Taylor's Theorem (Lagrange form). Let $$k \ge 1$$ be a natural number, $$x \in \mathbb{R}$$, and $$f: \mathbb{R} \rightarrow \mathbb{R}$$ be a function that is $$(k+1)$$-times continuously differentiable on $$[0, x]$$. Then there exists some $$\zeta \in [0, x]$$ such that $f(x) = f(0) + x f'(0) + \frac{x^2}{2} f''(0) + \cdots + \frac{x^k}{k!} f^{(k)}(0) + \frac{x^{k+1}}{(k+1)!} f^{(k+1)}(\zeta).$

As direct consequence of Taylor's theorem, we have the following result for multidimensional functions. If $$\ell: \mathbb{R}^d \rightarrow \mathbb{R}$$ is continuously twice differentiable, then for any $$w \in \mathbb{R}^d$$ and any $$s \in \mathbb{R}^d$$, there exists a $$\zeta \in [0,1]$$ such that $\ell(w + s) = \ell(w) + s^T \nabla \ell(w) + \frac{1}{2} s^T \nabla^2 \ell(w + \zeta s) s = \ell(w) + s^T \nabla \ell(w) + \mathcal{O}(\| s \|^2),$ where $$\nabla \ell(w) \in \mathbb{R}^d$$ is the gradient of $$\ell$$ and $$\nabla^2 \ell(w) \in \mathbb{R}^{d \times d}$$ is its second-derivative matrix, a.k.a. its Hessian matrix. Similarly, if $$\ell: \mathbb{R}^d \rightarrow \mathbb{R}$$ is continuously thrice differentiable, then $\ell(w + s) = \ell(w) + s^T \nabla \ell(w) + \frac{1}{2} s^T \nabla^2 \ell(w) s + \mathcal{O}(\| s \|^3).$

So, provided that the norm $$\|s\|_2$$ is small (i.e. $${w}$$ + $$s$$ is very close to $${w}$$), we can approximate the function $$\ell({w} + s)$$ by its first and second derivatives: $\ell(w + s) \approx \ell(w) + s^T \nabla \ell(w),$ $\ell(w + s) \approx \ell(w) + s^T \nabla \ell(w) + \frac{1}{2} s^T \nabla^2 \ell(w) s.$ Both approximations are valid if $$\|s\|_2$$ is small, but the second one assumes that $$\ell$$ is twice differentiable (at least, and thrice differentiable if we want the error term to be $$\mathcal{O}(\| s \|^3)$$ ) and is more expensive to compute but also more accurate than only using gradient.

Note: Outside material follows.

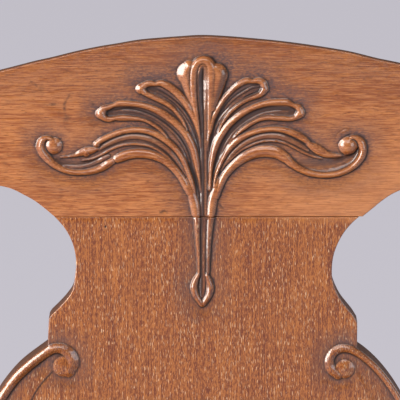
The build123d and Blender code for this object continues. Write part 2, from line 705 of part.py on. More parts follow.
def all_pieces():
    """Every node by name: one solid, or a list of them for the pegs."""
    pieces = {
        "crest_rail": crest_rail(),
        "splat": splat(),
        "lower_back_rail": lower_back_rail(),
        "crest_pegs": back_pegs(crest_peg),
        "lower_back_rail_pegs": back_pegs(lower_rail_peg),
        "seat_rail_pegs": frame_pegs("seat_rail"),
        "stretcher_pegs": frame_pegs("stretcher"),
        "arm_pegs": [peg(*place) for side in SIDES.values() for place in arm_pegs(side)],
        "seat_board_pegs": [],
    }
    for name, side in SIDES.items():
        pieces["stile_" + name] = stile(side)
        pieces["front_leg_" + name] = front_leg(side)
        pieces["arm_" + name] = arm(side)
        for level in frame_levels():
            pieces[level + "_" + name] = side_rail(level, side)
    for level in frame_levels():
        pieces[level + "_front"] = cross_rail(level, True)
        pieces[level + "_back"] = cross_rail(level, False)
    for name in ("front", "middle", "back"):
        pieces["seat_board_" + name] = seat_board(name)
        pieces["seat_board_pegs"] += [peg(*place) for place in seat_pegs(name)]
    return pieces


def main():
    """Write every node, with the origin under the middle of the chair's outline."""
    os.makedirs("parts", exist_ok=True)
    pieces = all_pieces()
    solids = [solid for made in pieces.values() for solid in (made if isinstance(made, list) else [made])]
    boxes = [solid.bounding_box() for solid in solids]
    centre = Pos(
        -(min(box.min.X for box in boxes) + max(box.max.X for box in boxes)) / 2,
        -(min(box.min.Y for box in boxes) + max(box.max.Y for box in boxes)) / 2,
        -min(box.min.Z for box in boxes),
    )
    for name, made in pieces.items():
        shape = Compound([centre * solid for solid in made]) if isinstance(made, list) else centre * made
        export_step(shape, "parts/" + name + ".step")


main()
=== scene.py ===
import math

import bpy
import numpy as np
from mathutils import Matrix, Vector
from mathutils.geometry import delaunay_2d_cdt
from mathutils.kdtree import KDTree

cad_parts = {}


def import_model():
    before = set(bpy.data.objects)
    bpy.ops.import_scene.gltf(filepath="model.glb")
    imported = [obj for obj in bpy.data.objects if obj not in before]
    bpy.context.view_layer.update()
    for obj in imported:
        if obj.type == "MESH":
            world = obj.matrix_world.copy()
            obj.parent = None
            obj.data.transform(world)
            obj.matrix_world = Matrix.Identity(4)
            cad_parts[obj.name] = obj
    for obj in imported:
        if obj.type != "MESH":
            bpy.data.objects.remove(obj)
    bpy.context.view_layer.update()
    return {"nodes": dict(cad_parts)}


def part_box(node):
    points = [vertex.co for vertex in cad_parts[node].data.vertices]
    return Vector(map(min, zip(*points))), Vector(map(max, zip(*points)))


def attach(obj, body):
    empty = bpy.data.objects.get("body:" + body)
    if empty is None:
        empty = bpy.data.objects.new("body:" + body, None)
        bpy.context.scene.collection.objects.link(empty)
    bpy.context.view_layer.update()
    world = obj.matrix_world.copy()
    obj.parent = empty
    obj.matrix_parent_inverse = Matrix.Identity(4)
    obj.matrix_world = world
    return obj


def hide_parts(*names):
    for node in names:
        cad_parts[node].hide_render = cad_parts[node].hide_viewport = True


# Joined armchair with a carved serpentine crest rail and a shaped splat. The carved back boards and
# the turned front legs are modelled here; every other part is the CAD node with a finish.
# Metres, +Z up, the sitter faces -Y. On the back, u runs across and v up the leaning face from the
# joint between splat and crest rail, both in millimetres; depth runs behind that face.

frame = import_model()
NODES = frame["nodes"]

MM = 0.001
BACK_RAKE = math.radians(7.0)
SEAT_TOP = 0.445
JOINT_HEIGHT = 0.545
FACE_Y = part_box("stile_left")[0].y

# Camera; lengths in metres unless a comment says otherwise
CAMERA_ELEVATION = math.radians(19.5)
CAMERA_DISTANCE = 1.8
VIEW_WIDTH = 0.2                # across the board at that distance
PICTURE_SIDE = 400.0
SENSOR = 36                     # millimetres
VIEW_CENTRE = (-1.5, 8.7)       # u, v at the middle of the picture

# Carving, in millimetres
CREST_GRID = (-96, 96, -6, 88)  # left, right, low and high limits of the carved part
SPLAT_GRID = (-126, 126, -262, 8)
CELL = 0.25                     # grid of the carved faces
RELIEF = 0.45                   # share of the heights in the tables
SINK = 0.45                     # ground lowered round the carving
SINK_START = -0.5
SINK_REACH = 7.5
MM_PER_PIXEL = 0.5
STROKE_STEP = 0.5               # between the points of a stroke
RIDGE_DEPTH = -0.9              # faces the camera sees: ridges stand proud of the board
SCROLL_DEPTH = -0.7
FAR_OFF = 99.0                  # stands for no ridge near
RIDGE_MARGIN = SINK_REACH + 3
GROOVE_MARGIN = 14.0
SHADE_MARGIN = 5.0
VEIN_MARGIN = 3.0
HOLLOW_CROWN = 0.8              # section of a scooped hollow
HOLLOW_SHADOW = (0.55, 0.4)     # painted shadow line of a hollow: how far up, and how wide, in half widths
TOOL_SOFTNESS = 0.18            # blur of the cut surface
DETAIL_WIDTH = 0.5              # blur of the slope that asks for small triangles
CROWDED_WIDTH = 1.7             # ridges nearer than this leave a dark gap
CREASE_WIDTH = 0.45
SHADED_WIDTH = 0.4
WAX_AND_SHADE_SOFTNESS = 0.2
WAX_AND_SHADE_EDGE = (0.75, 1.25)         # a dark streak of wax and painted shade fades over this, in half widths
GAP_WAX_AND_SHADE = 0.65                  # strength of the wax and painted shade between near ridges
GAP_CROWD = (0.42, 0.62)        # share of ridge near by: no darkening, full darkening
GAP_EDGE = (-0.7, 0.3)          # from the edge of the ridge
GAP_DEPTH = (0.2, 0.6)          # deeper cuts are darkened on their own
CREASE_DIRT_AND_SHADE = (12.0, 0.15, 0.95)    # gain, start and most of the darkening in creases: dirt and painted shade
LIT_SIDE_DARKENING = 0.45                 # share of the crease darkening on sides that face the light; the rest is painted shade
LIT_SIDE = (-0.9, 0.5)
RIDGE_HAZE = 0.15               # share of the haze on the ridges
HAZE_EDGE = (-0.8, 0.4)
HAZE_WIDE = (0.62, 9.0)         # strength and reach of the smoky polish round the carving
HAZE_NEAR = (0.42, 2.0)
TOP_DARKENING = (0.38, 35, 85)       # strength, and where it starts and is full, up the board
PALE_UP = (10, 55)              # paler ground: full below, gone above
PALE_ACROSS = (0, 75)
PALE_EDGE = (-0.5, 4.0)
PALE_FOOT = -3                  # none below this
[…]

### Gradient Descent: Use the first order approximation

In gradient descent we only use the gradient (first order). In gradient descent we simply set $s = -\alpha \nabla \ell(w),$ for some small scalar $$\alpha > 0$$ called the "step size" or "learning rate." It is straight-forward to prove that for sufficiently small $$\alpha$$, $$\ell({w}+s) \le \ell({w})$$. For some $$\zeta \in [0,1]$$, if the Hessian of $$\ell$$ is bounded everywhere, then \begin{align*} \ell(w - \alpha \nabla \ell(w)) &= \ell(w) + \left( - \alpha \nabla \ell(w) \right)^T \nabla \ell(w) \\&\hspace{2em}+ \frac{1}{2} \left( - \alpha \nabla \ell(w) \right)^T \nabla^2 \ell(w - \zeta \alpha \nabla \ell(w)) \left( - \alpha \nabla \ell(w) \right) \\&= \ell(w) - \alpha \| \nabla \ell(w) \|^2 + \frac{\alpha^2}{2} \nabla \ell(w)^T \nabla^2 \ell(w - \zeta \alpha \nabla \ell(w)) \nabla \ell(w), \\&= \ell(w) - \alpha \| \nabla \ell(w) \|^2 + \| \nabla \ell(w) \|^2 \mathcal{O}(\alpha^2). \end{align*} Of course $$-\alpha + \mathcal{O}(\alpha^2)$$ is guaranteed to be negative for sufficiently small step sizes $$\alpha$$. In particular, there must be an $$\alpha$$ small enough that $$\ell(w - \alpha \nabla \ell(w)) \le \ell(w) - \frac{\alpha}{2} \| \nabla \ell(w) \|^2$$.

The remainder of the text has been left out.